→ **Exercise description**
Only the lines from the start of the material through the line containing "its UV map." are to be extracted, exactly as they appear.

_____

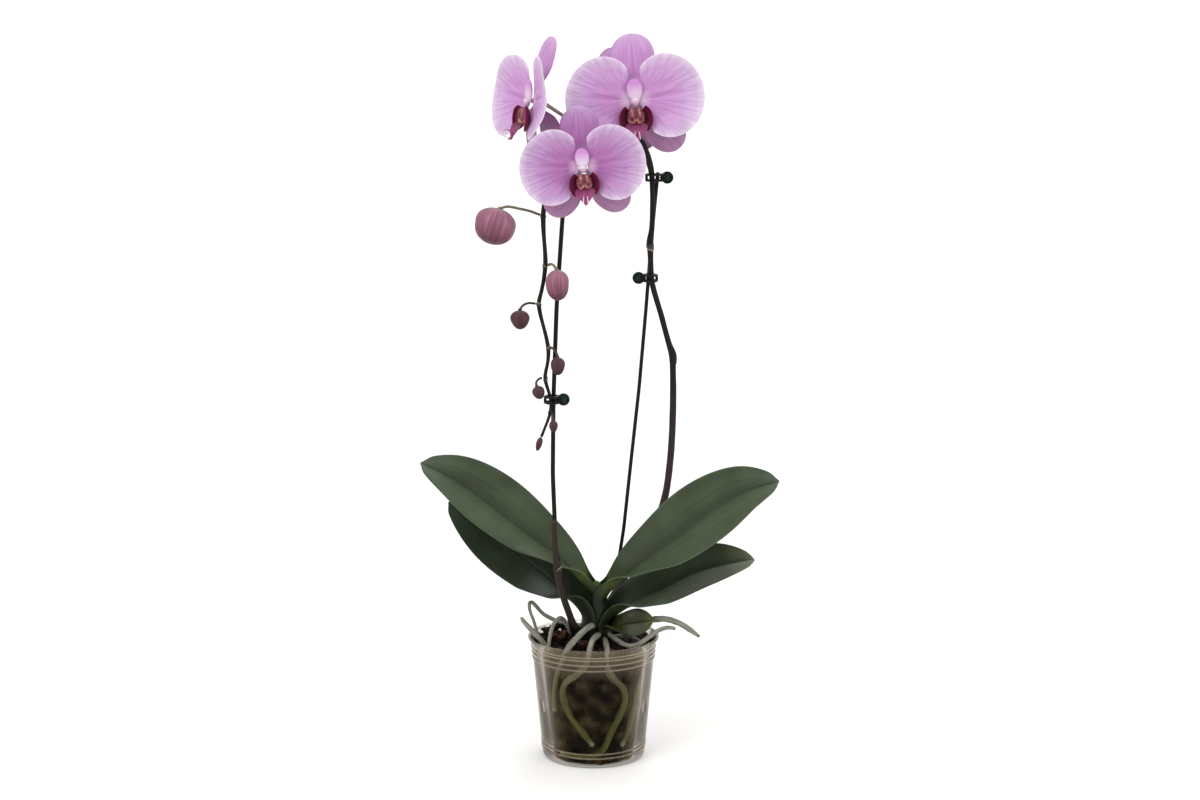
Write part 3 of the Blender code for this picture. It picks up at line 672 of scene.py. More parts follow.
def apply_modifier(piece: Object, kind: str, **settings: object) -> None:
    """Give a piece a modifier and apply it.

    Args:
        piece: a mesh object.
        kind: the modifier's type.
        settings: its properties.
    """
    modifier = piece.modifiers.new(kind.lower(), kind)
    for name, value in settings.items():
        setattr(modifier, name, value)
    activate(piece)
    bpy.ops.object.modifier_apply(modifier=modifier.name)


def mould(name: str, columns: int, rows: int, shape: Shape) -> Object:
    """Add a grid and move its points onto a curved surface, keeping its UV map.

    Args:
        name: the piece's name.
        columns: faces across.
        rows: faces along.
        shape: gives a point in millimetres for across (-1 to 1) and along (0 to 1).

    Returns:
        The moulded sheet.
    """
    sheet = new_primitive(name, bpy.ops.mesh.primitive_grid_add, x_subdivisions=columns,
                          y_subdivisions=rows, size=2.0, calc_uvs=True)
    for vertex in sheet.data.vertices:
        vertex.co = shape(vertex.co.x, 0.5 + 0.5 * vertex.co.y) * MM
    return sheet


def thicken(piece: Object, thickness: float, levels: int = 1, back: int = 0, rim: int = 0) -> None:
    """Give a sheet its thickness and rounded edges.

    Args:
        piece: the sheet.
        thickness: in millimetres.
        levels: subdivisions that round the rim.
        back: material slots from the front face to the back face.
        rim: material slots from the front face to the rim.
    """
    apply_modifier(piece, "SOLIDIFY", thickness=thickness * MM, offset=0.0, material_offset=back,
                   material_offset_rim=rim)
    if levels:
        apply_modifier(piece, "SUBSURF", levels=levels, render_levels=levels)


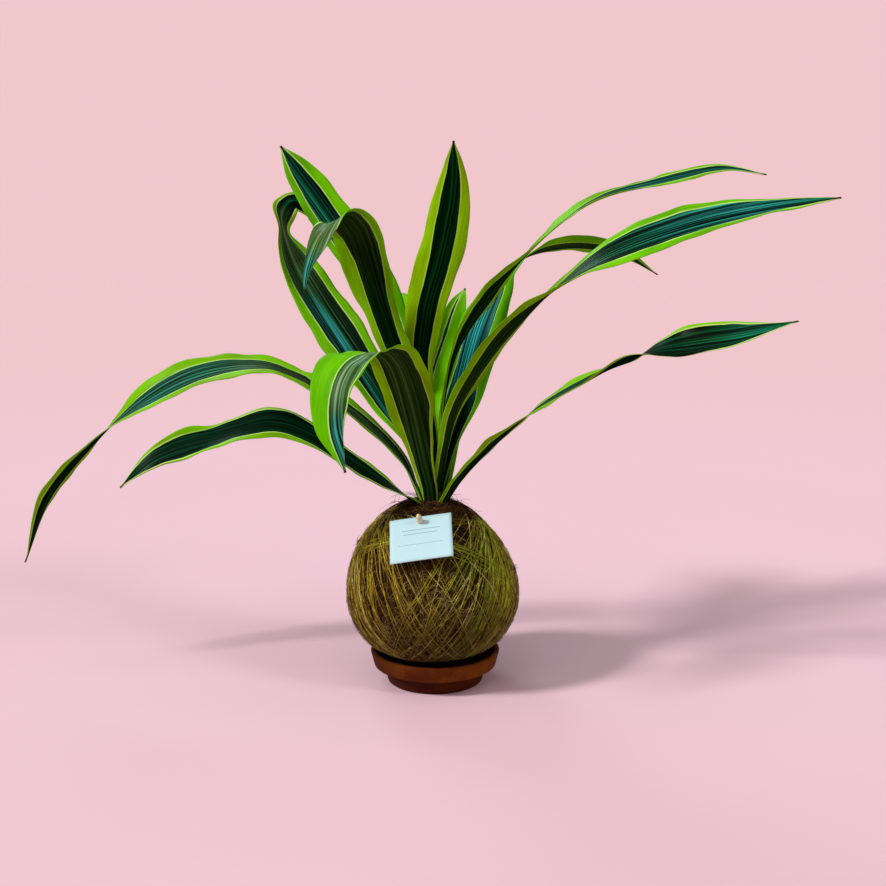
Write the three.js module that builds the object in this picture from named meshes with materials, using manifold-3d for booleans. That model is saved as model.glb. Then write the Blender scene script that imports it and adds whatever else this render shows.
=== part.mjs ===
import * as THREE from "three";
import { mergeVertices } from "three/addons/utils/BufferGeometryUtils.js";
import Module from "manifold-3d";

// A leafy plant in a coir ball bound with thread, which rests in a terracotta saucer.
// Millimetres, +Z up, origin at the centre of the saucer's foot, +X to the right of the card.

const seatGap = 0.3;

const saucerRimRadius = 50;
const saucerHeight = 25;
const saucerWall = 4;
const saucerFloor = 8.7;
const saucerBandBottom = 13;
const saucerBandInset = 2.6;
const saucerFootRadius = 37;
const saucerFootFlare = 3;
const saucerLip = 1.2;
const saucerSides = 40;

const ballCentre = new THREE.Vector3(-2, 0, 69);
const ballRadius = 65.5;
const ballRise = 73;
const ballDrop = 61.5;
const ballBottom = saucerFloor + seatGap;
const wrapThickness = 4;
const crownAngle = THREE.MathUtils.degToRad(19);
const wrapAround = 32;
const wrapDown = 17;
const soilAround = 16;
const soilDown = 9;
const soilTop = 127;
const soilDishShare = 0.9;

const threadRadius = 0.65;
const threadLift = 0.9;
const threadLoops = 10;
const threadSteps = 36;
const threadLean = THREE.MathUtils.degToRad(66);
const threadLeanStep = THREE.MathUtils.degToRad(2.6);
const threadTurn = THREE.MathUtils.degToRad(137.5);
const threadFirstHeading = 0.3;

const stemFoot = 60;
const stemTop = 182;
const stemRadiusLow = 8;
const stemRadiusHigh = 5;
const stemChamfer = 2;
const stemRings = 5;

const bladeThickness = 0.8;
const bladeStations = 24;
const bladeAcross = 4;
const tipHalfWidth = 0.9;
const claspAngle = 0.95;
const troughAngle = 0.35;
const openAngle = 0.25;
const wavesAlong = 3;

const cardWidth = 46;
const cardHeight = 39;
const cardThickness = 0.6;
const cardRoll = THREE.MathUtils.degToRad(14.5);
const cardPolar = THREE.MathUtils.degToRad(41.9);
const cardAzimuth = THREE.MathUtils.degToRad(260.9);
const cardFacingPolar = THREE.MathUtils.degToRad(40.6);
const cardFacingAzimuth = THREE.MathUtils.degToRad(254);
const cardLift = 4.6;
const pegDiameter = 4.4;
const pegLength = 26;
const pegProud = 9;
const pegPoint = 5;
const pegSides = 12;
const pegFromCardTop = 5;

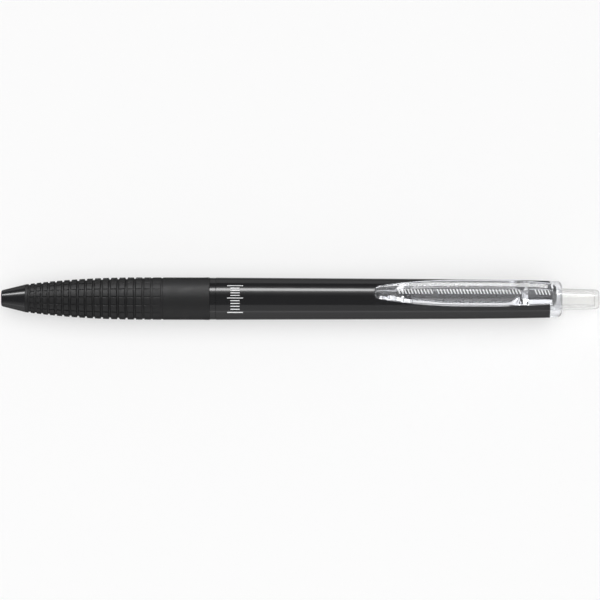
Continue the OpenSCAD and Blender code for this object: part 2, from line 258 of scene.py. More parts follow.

_____

→ **Worked answer**
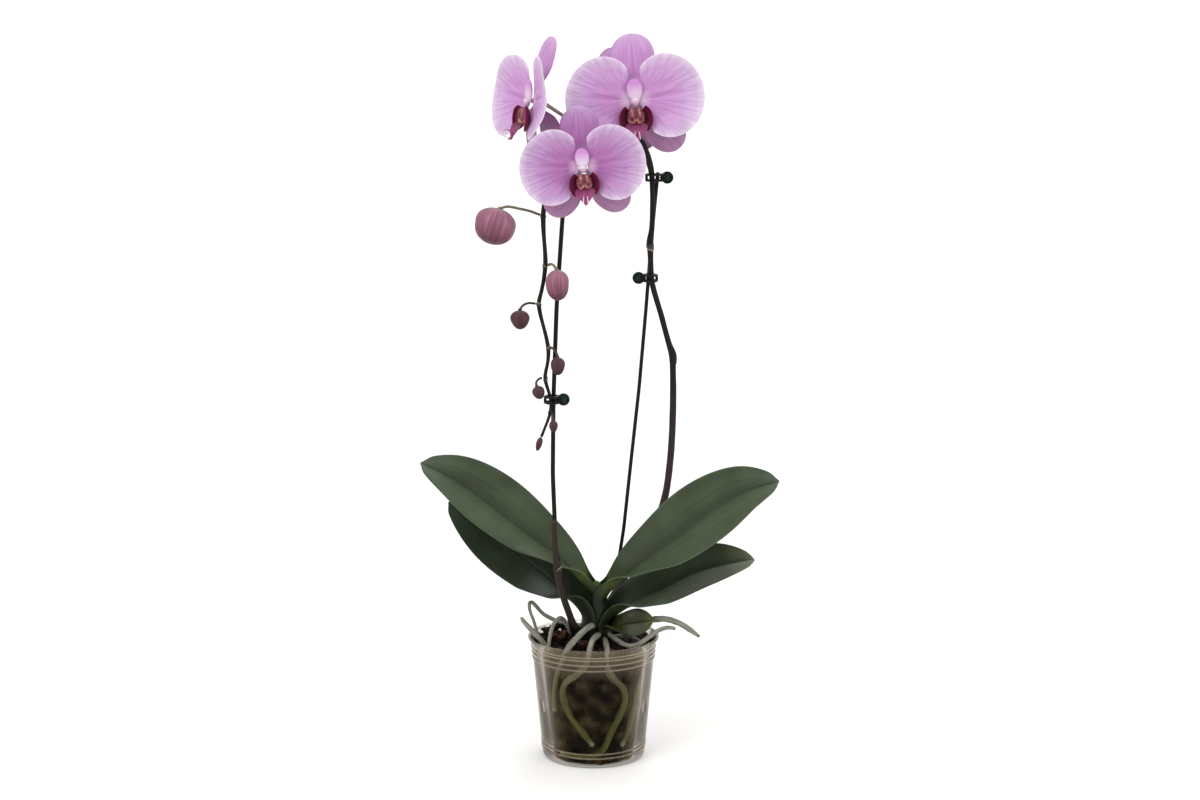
Write part 3 of the Blender code for this picture. It picks up at line 672 of scene.py. More parts follow.
def apply_modifier(piece: Object, kind: str, **settings: object) -> None:
    """Give a piece a modifier and apply it.

    Args:
        piece: a mesh object.
        kind: the modifier's type.
        settings: its properties.
    """
    modifier = piece.modifiers.new(kind.lower(), kind)
    for name, value in settings.items():
        setattr(modifier, name, value)
    activate(piece)
    bpy.ops.object.modifier_apply(modifier=modifier.name)


def mould(name: str, columns: int, rows: int, shape: Shape) -> Object:
    """Add a grid and move its points onto a curved surface, keeping its UV map.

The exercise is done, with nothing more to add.